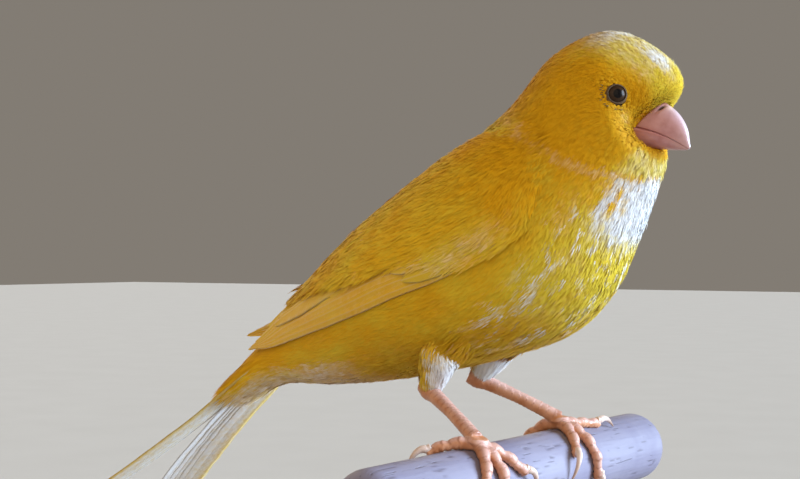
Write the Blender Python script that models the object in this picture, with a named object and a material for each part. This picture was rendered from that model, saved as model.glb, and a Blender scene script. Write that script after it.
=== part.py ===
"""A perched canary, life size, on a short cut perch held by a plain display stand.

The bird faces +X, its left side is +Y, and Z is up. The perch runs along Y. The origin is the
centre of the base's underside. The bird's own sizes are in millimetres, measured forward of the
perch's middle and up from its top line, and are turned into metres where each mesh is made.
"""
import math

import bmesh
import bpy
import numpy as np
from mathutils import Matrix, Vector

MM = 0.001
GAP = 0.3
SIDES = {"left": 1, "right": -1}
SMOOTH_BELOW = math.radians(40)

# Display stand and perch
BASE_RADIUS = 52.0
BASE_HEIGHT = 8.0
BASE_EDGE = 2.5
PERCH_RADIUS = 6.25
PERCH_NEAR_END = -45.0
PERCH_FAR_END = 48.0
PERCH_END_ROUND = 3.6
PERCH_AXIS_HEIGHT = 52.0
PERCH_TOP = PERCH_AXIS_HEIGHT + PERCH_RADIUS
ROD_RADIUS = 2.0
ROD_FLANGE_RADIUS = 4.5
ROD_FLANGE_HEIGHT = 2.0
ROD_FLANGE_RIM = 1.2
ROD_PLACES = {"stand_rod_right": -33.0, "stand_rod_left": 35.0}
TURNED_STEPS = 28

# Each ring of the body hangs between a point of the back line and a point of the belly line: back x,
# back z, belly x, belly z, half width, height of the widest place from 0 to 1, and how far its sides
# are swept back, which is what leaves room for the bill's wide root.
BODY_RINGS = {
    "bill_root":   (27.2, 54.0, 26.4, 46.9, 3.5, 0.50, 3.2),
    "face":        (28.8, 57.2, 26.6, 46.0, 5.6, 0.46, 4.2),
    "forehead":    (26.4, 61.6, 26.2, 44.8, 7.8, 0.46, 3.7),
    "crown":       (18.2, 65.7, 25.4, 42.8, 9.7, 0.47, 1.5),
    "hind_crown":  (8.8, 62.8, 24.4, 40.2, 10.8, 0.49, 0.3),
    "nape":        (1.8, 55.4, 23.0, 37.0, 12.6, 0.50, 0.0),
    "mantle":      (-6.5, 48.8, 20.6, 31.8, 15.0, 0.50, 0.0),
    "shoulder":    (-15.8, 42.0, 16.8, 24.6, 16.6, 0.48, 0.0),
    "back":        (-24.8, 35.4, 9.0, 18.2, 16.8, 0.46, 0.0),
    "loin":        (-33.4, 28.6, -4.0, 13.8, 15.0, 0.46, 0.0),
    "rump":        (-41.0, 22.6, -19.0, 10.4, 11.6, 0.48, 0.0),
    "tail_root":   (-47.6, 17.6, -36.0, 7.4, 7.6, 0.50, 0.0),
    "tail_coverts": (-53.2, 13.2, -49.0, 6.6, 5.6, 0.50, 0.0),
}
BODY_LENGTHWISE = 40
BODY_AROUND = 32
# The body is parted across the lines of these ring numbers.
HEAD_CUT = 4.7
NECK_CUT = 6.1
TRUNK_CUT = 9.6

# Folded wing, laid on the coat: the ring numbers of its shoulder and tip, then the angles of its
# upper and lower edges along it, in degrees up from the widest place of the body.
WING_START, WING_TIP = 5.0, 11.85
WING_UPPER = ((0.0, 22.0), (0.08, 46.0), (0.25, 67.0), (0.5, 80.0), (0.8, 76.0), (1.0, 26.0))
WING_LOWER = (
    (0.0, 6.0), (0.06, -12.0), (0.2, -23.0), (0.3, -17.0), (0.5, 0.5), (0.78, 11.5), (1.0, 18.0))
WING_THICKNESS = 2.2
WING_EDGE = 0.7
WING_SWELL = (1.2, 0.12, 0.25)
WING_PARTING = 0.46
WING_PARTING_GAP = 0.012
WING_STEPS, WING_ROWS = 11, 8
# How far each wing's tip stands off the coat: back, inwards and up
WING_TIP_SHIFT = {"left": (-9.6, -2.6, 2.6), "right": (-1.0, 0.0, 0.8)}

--

> _Task prompt_
Each line from the top of the material above through the line with "plain display stand." must be echoed exactly, and no other line.

> _Task result_
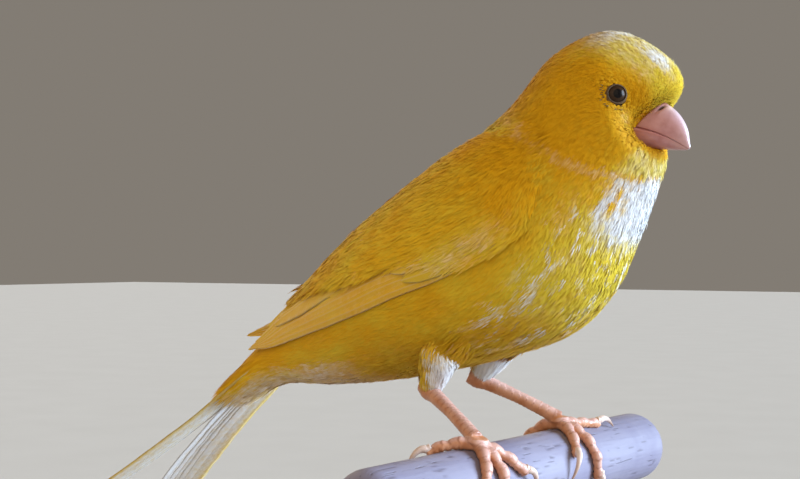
Write the Blender Python script that models the object in this picture, with a named object and a material for each part. This picture was rendered from that model, saved as model.glb, and a Blender scene script. Write that script after it.
=== part.py ===
"""A perched canary, life size, on a short cut perch held by a plain display stand.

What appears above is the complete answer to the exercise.